The operation of a store was intrastate, even if this store was operated by a national chain incorporated in another state, sold goods made in other states, and was at a hundred other points affected by the economic conditions in other states. The growing of crops was an intrastate process, even if when grown they moved into interstate commerce and the price which the farmer received was dependent upon a national market. No, said the Court: under the Constitution the Federal government may regulate only interstate commerce, and none of these things are interstate commerce as we interpret it. Not even in a national emergency may the Federal government deal with them. “Extraordinary conditions do not create or enlarge constitutional power.”

If the decision of May 27, 1935, was remarkable, so was the President’s manner of replying to it. Four days later, more than two hundred newspaper men crowded into the Executive Offices at the White House to hear what he had to say. Jammed shoulder to shoulder in the hot room—for it was a warm day outside—and too cramped for ready note-taking, they listened to a discussion of the decision which lasted for an hour and twenty-five minutes. While Mrs. Roosevelt, sitting beside the President, knitted steadily on a blue sock, Roosevelt began by reading a few of the telegrams that had reached him since the decision—telegrams asking whether there wasn’t something he could do to “save the people”—and then, placing a fresh cigarette in his holder, began a measured and carefully thought-out, if informal, analysis of the meaning of the decision, which he said was “more important than any decision probably since the Dred Scott case.” Only two or three times did his voice rise in anger, but it thrilled with intensity throughout, and the reporters could have no doubt that he was profoundly moved.

“The big issue,” said the President, “is this: Does this decision mean that the United States Government has no control over any economic problem?” And again—after a long analysis of the changes in the nature of the national economy since the Interstate Commerce Clause was written, and of the increase in economic interdependence since the days of the early Court decisions interpreting that clause strictly—”We have been relegated to the horse-and-buggy definition of interstate commerce.” A great question, he said, had been raised for national decision—”The biggest question that has come before this country outside of time of war, and it has to be decided. And, as I say, it may take five years or ten years.”

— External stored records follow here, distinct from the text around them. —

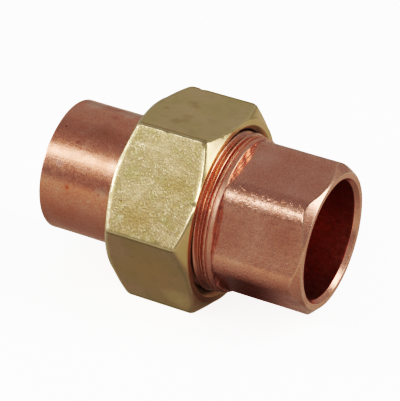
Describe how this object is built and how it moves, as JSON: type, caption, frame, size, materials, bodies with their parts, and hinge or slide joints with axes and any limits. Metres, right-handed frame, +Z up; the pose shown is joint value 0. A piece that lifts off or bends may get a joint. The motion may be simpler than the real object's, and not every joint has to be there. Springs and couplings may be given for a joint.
{
  "type": "pipe union",
  "caption": "Straight pipe union with two solder sockets: round tailpiece, hexagonal union nut and threaded end with hexagonal wrench flats.",
  "frame": {"origin": "on the pipe axis, midway between the two pipe ends", "axes": "+X along the pipe axis towards the threaded end's socket, +Z up, with the union nut lying on one of its flats"},
  "size_m": [0.0538, 0.0402, 0.035],
  "materials": {
    "tailpiece_copper": "bright drawn copper with faint marks",
    "nut_brass": "tumbled brass with fine scratches and turned chamfers",
    "threaded_end_copper": "satin copper with fine marks and turned rims"
  },
  "bodies": {
    "threaded_end": {"threaded_end": "threaded_end_copper"},
    "tailpiece": {"tailpiece": "tailpiece_copper"},
    "union_nut": {"union_nut": "nut_brass"}
  },
  "joints": [
    {"name": "tailpiece_slide", "type": "slide", "parent": "threaded_end", "child": "tailpiece", "axis": [-1, 0, 0], "range_m": [0, 0.01111]},
    {"name": "nut_turn", "type": "hinge", "parent": "tailpiece", "child": "union_nut", "pos_m": [-0.0017, 0, 0], "axis": [-1, 0, 0], "range_deg": [0, 2520]}
  ],
  "couplings": [
    {"joint": "tailpiece_slide", "follows": "nut_turn", "m_per_rad": 0.00025266}
  ]
}
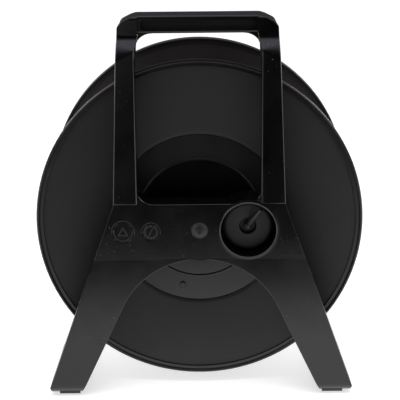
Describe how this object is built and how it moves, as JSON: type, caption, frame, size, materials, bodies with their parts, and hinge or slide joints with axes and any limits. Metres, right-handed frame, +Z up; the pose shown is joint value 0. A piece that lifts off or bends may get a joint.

Before the correspondents filed out, there came a question from one of them: “You made a reference to the necessity of the people deciding within the next five or ten years. Is there any way of deciding that question without voting on a constitutional amendment or the passing of one?”

“Oh, yes, I think so,” said the President. “But it has got to come, in the final analysis.”

“Any suggestion as to how it might be made, except by a constitutional amendment?”

“No; we haven’t got to that yet.”

Nor was he to get to it for nearly two years.